Hidden sex lives of Iranians revealed in Cannes film

Ali Soozandeh knows his film about the secret sex lives of Iranians will never be shown there.
A view of the Palais De Festival prior to the start of the 70th international film festival, Cannes, southern France. | AP
A view of the Palais De Festival prior to the start of the 70th international film festival, Cannes, southern France. | AP

CANNES: Ali Soozandeh knows his film about the secret sex lives of Iranians will never be shown there.

Nor is he likely to be welcomed home with open arms for portraying a religious judge with a taste for sadomasochism who keeps a harem of women scattered across the country's capital.

But he doesn't regret for a second pulling back the veil on sexual hypocrisy and corruption he claims is at the heart of the Islamic Republic in his daring animated feature "Tehran Taboo".

"I wanted to break the silence in Iran," Soozandeh told AFP at the Cannes film festival, where the film has been compared to Marjane Satrapi's international hit "Persepolis".

"By keeping silent we don't help society evolve nor tackle its problems," he added.

Soozandeh, 47, who lives in Germany, said the myriad religious restrictions in his homeland force people to cheat and be dishonest with themselves, rotting them from within.

Lies and hidden vice

"Iranians are a creative people and learn quickly how to get round prohibitions... To compensate for forced public fronts" people can go "out of bounds in regards to sex, drugs and alcohol", he added.

"Lack of freedom pushes people into living by double standards."

"Tehran Taboo" turns on Pari, a hooker with a heart of gold who takes her mute son with her to work on the streets, a relatively common practice in Iranian cities, Soozandeh said. 

Forced into prostitution because her jailed drug addict husband won't give her a divorce, the judge who refuses to sign the papers makes her his mistress.

Often told through the eyes of her son, Elias, the film is a panorama of Tehran's hidden vice, duplicitous respectability and the creeping fear that seems to seep into every corner of daily life.

An old man flicks between ayatollahs preaching and porn on his illegal satellite television, unscrupulous doctors "restore" women's virginity, and a seemingly loving husband refuses his wife permission to work as a teacher.

In such an atmosphere, normally law-abiding people are forced to skirt the rules as the ever-present religious police cruise the streets arresting young couples for holding hands.  

Soozandeh said he wanted to subtly counterpoint the injustices and petty cruelties of daily life in Tehran with the heavy hand of the state. 

In one scene the sparky Pari and her son drive past a public hanging with one of her clients while spectators record it on their smartphones.

Fizzes with bad behaviour

Soozandeh got the idea for the film after overhearing young Iranians on the metro returning from a holiday in Tehran boasting of their sexual adventures there.

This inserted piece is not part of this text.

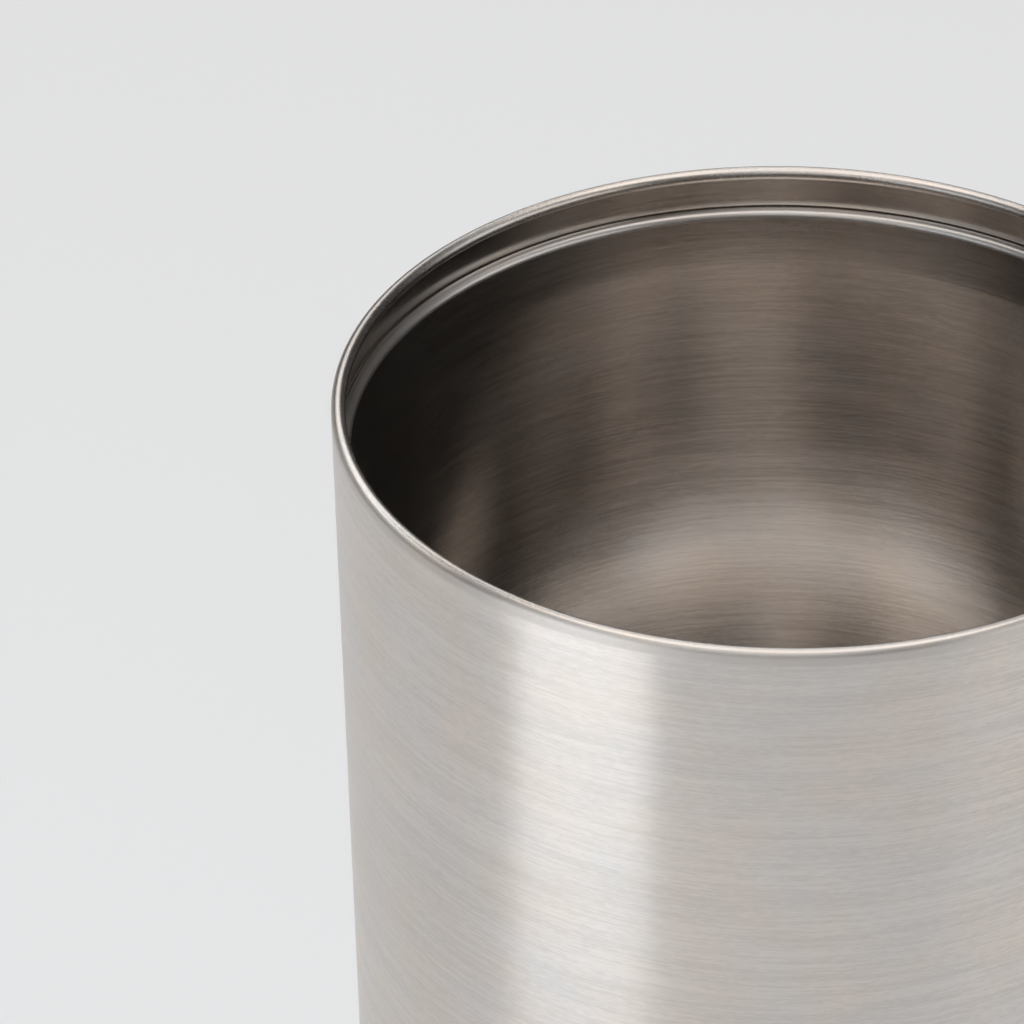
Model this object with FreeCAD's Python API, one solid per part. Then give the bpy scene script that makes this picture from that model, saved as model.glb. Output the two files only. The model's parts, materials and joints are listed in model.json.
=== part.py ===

"But this is not a film about prostitution, or even women," he told AFP. "The sexual restrictions also apply to men but women suffer far more. Women carry a huge responsibility for family honour in Iran.

"Women bear the brunt of these restrictions, but as mothers they go on to impose them and transmit them to their children," he added.

Despite its grim subject matter, critics said the film "fizzes with energy and bad behaviour", with Screen International calling it "a wily account of twentysomething Iranians negotiating an assault course of laws and prohibitions to get their kicks".

Soozandeh said the landslide re-election of reformist President Hassan Rouhani at the weekend was "a small step" in the right direction.

But Iran is not going to change overnight, he argued. 

"The real problem is in our heads. Until people ask themselves why they are collaborating to keep the restrictions alive then nothing will change. Once people question their own roles, then things can change in a society."

Soozandeh -- who worked as an animator on "Green Wave", about Iran's disputed 2009 election -- said that while his debut film will never be shown there publicly, he has no doubt Iranians will watch it online.

He admitted many will not like what they see.

"When you break a taboo part some will hate what they see. The film is a mirror. People will not like the image of Tehran and Iran that it projects. But if they are honest, what they are objecting to greets them every morning in the mirror."